3. Is an employee legally entitled to demand the employer’s signature?

The safest legal position is this: an employee does not have an unlimited right to compel an employer to sign any form regardless of truth, completeness, or Fund requirements. But the employee does have a strong right to expect that the employer will not unreasonably, arbitrarily, maliciously, or discriminatorily withhold a required signature when the facts to be certified are true and the employee is otherwise entitled to the benefit.

The employer cannot be forced to make false statements. It cannot be compelled to certify facts it cannot verify. It cannot be required to approve an illegal deduction or a defective transaction. But where the form merely asks the employer to attest to truthful employment facts, acknowledge payroll deduction arrangements authorized by law or by the employee, or perform a ministerial act necessary to process a lawful Pag-IBIG loan, a baseless refusal is legally vulnerable.

The distinction is crucial:

  • If the requested signature is ministerial and fact-based, refusal is difficult to justify.
  • If the requested signature would make the employer certify false, inaccurate, unauthorized, or uncertain information, refusal may be proper.

4. Employer duties under Philippine law

The employer’s duties arise from several overlapping sources.

A. Duties under Pag-IBIG law and implementing rules

Employers are required to register covered employees, remit contributions, keep records, and generally cooperate in the implementation of the Pag-IBIG system. Where loan repayment is structured through salary deduction, employer participation becomes operationally necessary.

Although not every refusal automatically violates the law, an employer that obstructs or defeats the implementation of Pag-IBIG rights without lawful cause may expose itself to administrative, civil, or labor consequences depending on the facts.

B. Duties under labor law and social legislation

Philippine labor policy strongly protects employee access to statutory benefits. An employer may not frustrate a legal benefit through retaliation, coercion, or arbitrary noncooperation. Even where there is no express provision saying “the employer must sign this exact form within this exact number of days,” the legal system still expects good faith compliance with social legislation.

C. Duty of good faith and fair dealing

Employment relations are not governed solely by the Labor Code’s explicit text. Good faith, fair dealing, and the principle that doubts in labor matters are generally resolved in favor of labor influence how disputes are viewed. An employer that refuses to sign for reasons unrelated to the truth of the form or the legality of the transaction risks being viewed as acting in bad faith.

5. Common employer reasons for refusing to sign, and whether they are valid

Not every refusal is unlawful. The legality depends on the reason.

1. “The employee is not qualified.”

This is usually not a valid reason if qualification is for Pag-IBIG to determine. The employer is not the final judge of Pag-IBIG eligibility unless the form specifically requires the employer to certify a fact within its personal knowledge. The employer’s role is often limited to certifying employment facts, payroll capacity, or conformity to deductions.

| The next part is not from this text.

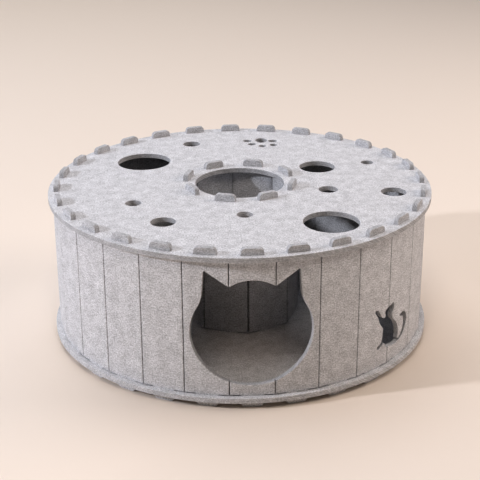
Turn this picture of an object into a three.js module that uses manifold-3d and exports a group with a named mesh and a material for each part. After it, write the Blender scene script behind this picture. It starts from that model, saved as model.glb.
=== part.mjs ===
// Felt donut cat tunnel: two round boards held apart by an outer and an inner wall, all of thick felt.
// The walls are scored strips. Their tabs push through slots in the boards, and the lower tabs are the feet.
// Millimetres, +Z up. The origin is on the floor under the middle, and the doorway faces -Y.
// Angles on plan run from -Y towards +X.
import * as THREE from "three";
import { mergeVertices } from "three/addons/utils/BufferGeometryUtils.js";
import ManifoldModule from "manifold-3d";

// Felt and clearances
const FELT = 8;
const GAP = 0.3;
const JOIN_OVERLAP = 0.2;

// Boards
const BOARD_RADIUS = 300;
const WELL_RADIUS = 70;
const WALL_HEIGHT = 209;

// Tabs, on every panel of both walls
const TAB_WIDTH = 32.8;
const TAB_TOP_WIDTH = 31;
const TAB_CORNER = 5.5;
const TAB_STAND = 10.5;
const FOOT_STAND = 10;
const TAB_THICKNESS = FELT - 0.4;
const TAB_ROOT = 5;

// Heights
const BASE_UNDERSIDE = FOOT_STAND;
const BASE_TOP = BASE_UNDERSIDE + FELT;
const LID_UNDERSIDE = BASE_TOP + WALL_HEIGHT;
const LID_TOP = LID_UNDERSIDE + FELT;

// Walls: apothem is from the middle to the outside of a panel, turn is the angle of the first panel,
// and seam is the number of the panel that starts the strip, whose edge butts against the strip's end
const OUTER_WALL = { panels: 28, apothem: 291.2, turn: 0, seam: 14 };
const INNER_WALL = { panels: 8, apothem: 88.5, turn: THREE.MathUtils.degToRad(26.7), seam: 5 };
const SCORE_DEPTH = 5.5;
const SCORE_KERF = 0.8;
const SEAM_GAP = 0.6;

// Doorway, a round cat's head with two ears, measured on the flat strip from the middle of panel 0
const DOOR = {
  middleHeight: 115.7,
  halfWidth: 87.4,
  halfHeight: 80.2,
  browHeight: 198,
  earInner: { s: 32.2, z: 188.5 },
  earRootHeight: 157,
  ear: [
    { s: 71.6, z: 165.5 },
    { s: 69.8, z: 173.5 },
    { s: 68.9, z: 184 },
    { s: 67.2, z: 208.5 },
    { s: 65.6, z: 211 },
  ],
};

// Playing cat cut out beside the doorway, across the score between panels 3 and 4.
// s is along the flat strip from that score and z above the floor. A row with corner 1 starts a new curve.
const PLAYING_CAT_SCORE = 3.5;
const PLAYING_CAT = [
  { s: 14, z: 115, corner: 1, at: "ear tip" },
  { s: 0, z: 111.5, corner: 0, at: "brow" },
  { s: -8.5, z: 106, corner: 0, at: "nose" },
  { s: -5.5, z: 98.5, corner: 0, at: "throat" },
  { s: -9.5, z: 95.5, corner: 1, at: "front of the shoulder" },
  { s: -15.5, z: 100, corner: 0, at: "top of the raised leg" },
  { s: -21, z: 110, corner: 0, at: "wrist" },
  { s: -27, z: 114.5, corner: 0, at: "top of the paw" },
  { s: -30.5, z: 112, corner: 0, at: "tip of the paw" },
  { s: -27.5, z: 108, corner: 0, at: "pad of the paw" },
  { s: -22.5, z: 100, corner: 0, at: "underside of the raised leg" },
  { s: -19, z: 90.5, corner: 0, at: "elbow" },
  { s: -11, z: 80.5, corner: 1, at: "armpit" },
  { s: -11.5, z: 71, corner: 0, at: "belly" },
  { s: -13, z: 60.5, corner: 1, at: "front of the thigh" },
  { s: -18, z: 54.5, corner: 0, at: "top of the front foot" },
  { s: -24, z: 53, corner: 0, at: "toes of the front foot" },
  { s: -22, z: 47.5, corner: 0, at: "tip of the front foot" },
  { s: -13.5, z: 51.5, corner: 0, at: "sole of the front foot" },
  { s: -6.5, z: 55.5, corner: 1, at: "between the feet" },
  { s: -5.5, z: 47, corner: 1, at: "toes of the back foot" },
  { s: 8, z: 44.5, corner: 0, at: "sole of the back foot" },
  { s: 27, z: 43, corner: 0, at: "under the tail" },
  { s: 42, z: 48, corner: 0, at: "outside of the tail" },
  { s: 53, z: 61.5, corner: 0, at: "outside of the tail's rise" },
  { s: 56, z: 73, corner: 0, at: "outside of the tail's bend" },
  { s: 48.5, z: 86, corner: 0, at: "top of the tail's hook" },
  { s: 38, z: 87, corner: 0, at: "front of the tail's hook" },
  { s: 32, z: 83, corner: 1, at: "tip of the tail" },
  { s: 43, z: 80, corner: 0, at: "inside of the tail's hook" },
  { s: 45, z: 64, corner: 0, at: "inside of the tail's rise" },
  { s: 36, z: 50, corner: 0, at: "inside of the tail" },
  { s: 28.5, z: 47, corner: 1, at: "root of the tail" },
  { s: 29.5, z: 62, corner: 0, at: "lower back" },
  { s: 24, z: 76, corner: 0, at: "upper back" },
  { s: 11, z: 89.5, corner: 0, at: "shoulder blade" },
  { s: 9, z: 96.5, corner: 0, at: "nape" },
  { s: 14.5, z: 105, corner: 0, at: "back of the ear" },
];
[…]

An employer should not substitute its own judgment for the Fund’s on matters that the Fund itself decides.

2. “We do not sign loan forms as company policy.”

A blanket no-signature policy is highly questionable. A company policy cannot override social legislation or defeat employee access to statutory benefits. Internal policy is not a defense if it results in arbitrary obstruction of lawful employee rights.

3. “The employee plans to resign.”

This is generally not a valid reason by itself. So long as the employee is presently employed and the statements in the form are true at the time of signing, the employer cannot ordinarily refuse on the ground that the employee may later leave. Pag-IBIG and the parties can address post-employment collection or other consequences through applicable rules.

4. “The employee has a pending case, memorandum, or disciplinary issue.”

Ordinarily not valid. A disciplinary issue does not cancel an employee’s statutory membership rights. Refusal on this basis may even look retaliatory if the loan form is withheld to pressure the employee.

5. “The employee still has company debts or shortages.”

This depends. If the issue affects payroll deductions, final pay, or competing deductions, the employer may raise a legitimate operational concern. But it still may not use that concern to block the benefit altogether unless the requested certification would become false or unlawful. The proper approach is to coordinate the matter accurately, not to refuse automatically.

6. “The information in the form is inaccurate or incomplete.”

This is valid. The employer should not sign a form that contains errors or unsupported statements. The proper course is to return the form for correction, identify the defect, and act once the document is regularized.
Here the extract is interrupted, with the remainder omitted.